Senator B.I. Le Marquand:
No, it is not standard procedure and it is not a procedure that I would generally want to follow. The general position in relation to officers is that the Police Association has an insurance policy which covers them in a year up to a certain amount. That was exceeded in this particular case and the senior police officer who was conducting the process, the judge, if you like, for want of a better word, of the disciplinary expressed great concern at the fact that there was a danger that the money would run out. It was therefore decided in an exceptional case to authorise an amount which, in fact, was agreed as £10,000 maximum towards the defence legal costs. That is not the normal process and it is not a direction I want to go down in the future. My view is that the Association should carry appropriate levels of insurance cover.
- Deputy T.M. Pitman:
I am aware that the Minister said that this is not standard procedure or one he would want to repeat. However, I am told that the former Chief of Police had in his new contract, which was removed from his safe, that he was entitled to some financial support. So why did that not kick in in the same way as we have seen here?
Senator B.I. Le Marquand:
I am not sure I have understood the question. Is the Deputy asking about the former Police Chief or the present Police Chief?
Deputy T.M. Pitman:
The former Police Chief.
Senator B.I. Le Marquand:
I am certainly not aware of any financial arrangement of that nature. My understanding is that he chose not to be part of any scheme in relation to insurance and therefore did not have any financial provision.
- Deputy M.R. Higgins:
Does the Minister not feel that since he has done this in order to give equality of arms to both parties that really this should become standard practice in the public sector in other disciplinary hearings, especially when employees do not have any form of insurance whatsoever?
Senator B.I. Le Marquand:
That would be a matter, I think, for terms and conditions negotiations which the States Employment Board would have to be involved with. I am being asked questions that go beyond my own area. My own personal view is that if that is a route that we are going to go down, it would have to be a route as part of a terms and conditions negotiation because it would represent an additional benefit to employees.
- Deputy R.G. Le Hérissier:
Does the Minister consider that the sum spent was value for money, given the considerable doubts that have been expressed and the quite unprecedented move by the officers concerned to express their very deep abhorrence and feelings in public as to the experience which they were required to undertake?
Senator B.I. Le Marquand:
Deputy Le Hérissier likes to ask me questions about value for money in such cases and he always gets the same answer from me, that it is a necessary part of maintaining a credible police force that we have a proper disciplinary process where that was necessary. Now what happened in this particular case, it may help to Deputy to know, is that the Police Chief, anticipating and correctly anticipating, that local officers would be very heavily criticised in any judgment of the Privy Council, which they were, decided before the decision came out in relation to that to institute an investigation which was conducted by the Hampshire Police Force. That investigation made recommendations in relation to disciplinary action and their disciplinary action has followed.
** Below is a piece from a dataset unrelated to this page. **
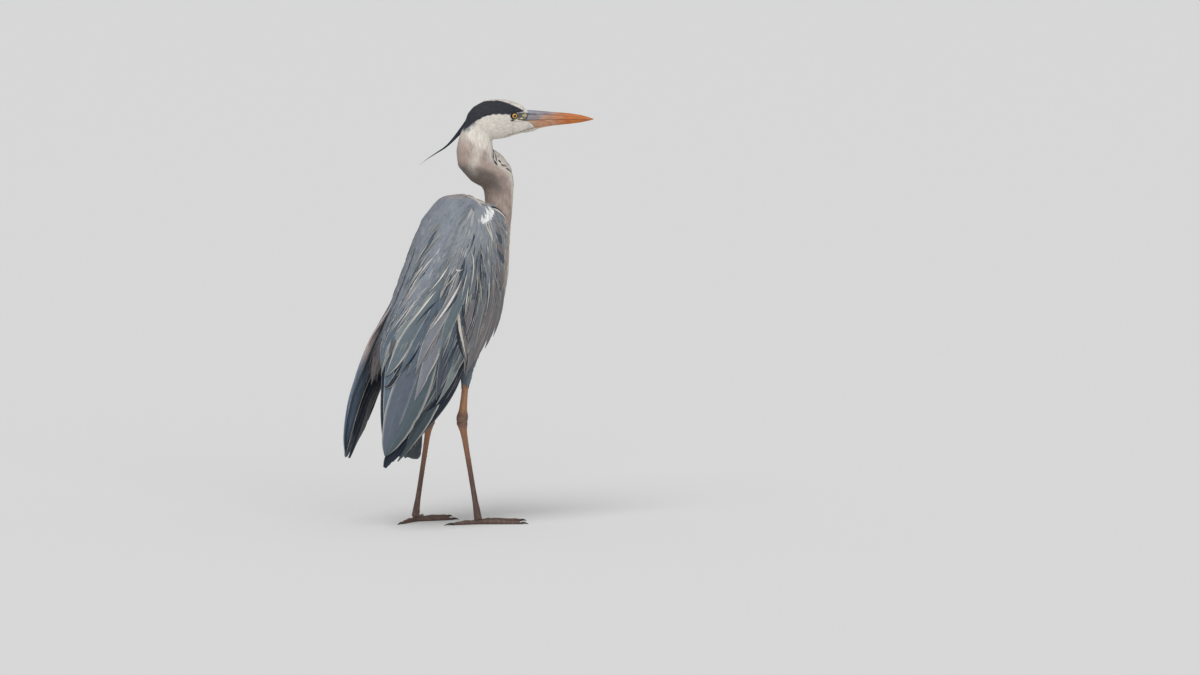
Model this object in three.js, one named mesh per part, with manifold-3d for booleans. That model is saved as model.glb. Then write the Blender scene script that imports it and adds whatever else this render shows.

The fact that the outcome has been as it is, in my view, is irrelevant. The fact is that the Chief Officer has followed a correct process in this case and I do not think he could have done anything else.
- Deputy R.G. Le Hérissier:
Could the Minister tell the House whether he thinks the procedures followed, which are becoming almost similar to a court of law in the whole notion, have departed so seriously from the normal disciplinary procedure that the whole issue of discipline needs to be revisited and certainly the cost of discipline needs to be revisited?
[11:15]
Senator B.I. Le Marquand:
Yes, I most certainly agree that it does need to be revisited and we seem to have a kind of hybrid model which has developed in Jersey and we need to look and see if we can create a simpler model. Such disciplinary matters, particularly when both sides have lawyers, are very expensive indeed. I am certainly instituting a review in relation to that. I had already, I must say, instituted a review in relation to disciplinary matters generally. I have not seen the outcome of that and I want to extend that so that we look at this. I have said the U.K. model is not necessarily the right model because I have heard of cases in the U.K. involving disciplinary matters concerning officers where the overall costs to the public purse were in the millions.
- Deputy J.H. Young:
I wonder if the Minister could clarify for me, is it correct that in these disciplinary proceedings, particularly where they are very, very public, that the person conducting the proceedings does not have the power to award costs in the event of a finding exonerating the persons charged? If that is the case, have people that have been left, as it were, substantially out of pocket, have they got access to the Royal Court to seek redress?
Senator B.I. Le Marquand:
No, that is my understanding. There is no ability of the person to award costs but, of course, that would cut both ways. If you were going to have a system in which costs could be awarded in favour of the person subject to the process, you would also want to have a situation where they could be awarded against them and the situation with such matters is that costs are not awarded either way. That is the current system. That is not just for police; that is right across the board.
- Deputy M. Tadier :
There is an idea out there, which may be with merit, which says that although the police officers in question were found guilty and the Minister alluded to the Privy Council ruling which said that they were unquestionably guilty of serious prosecutorial misconduct, they were only acting on the advice of a higher authority, i.e., a senior law officer which was also mentioned in the ruling which says that they acted on that advice, hence why they took the action. Would that perhaps be one of the reasons why the Home Affairs Department was so keen to give some financial assistance to provide some support with this disciplinary hearing which the Minister is no longer willing to provide to other police officers in the future?
Senator B.I. Le Marquand:
No, I cannot speak on behalf of the Law Officers' Department and no doubt the Attorney General will be asked questions in relation to issues relating to his own department members. No, that was not part of it. At the time when the decision was made, I was completely unaware of what the verdict was going to be and that was irrelevant. It was simply that the judge, as I am calling him in this case, was concerned about this and specifically asked that such provision be made. It was agreed as a multi-party provision, in fact.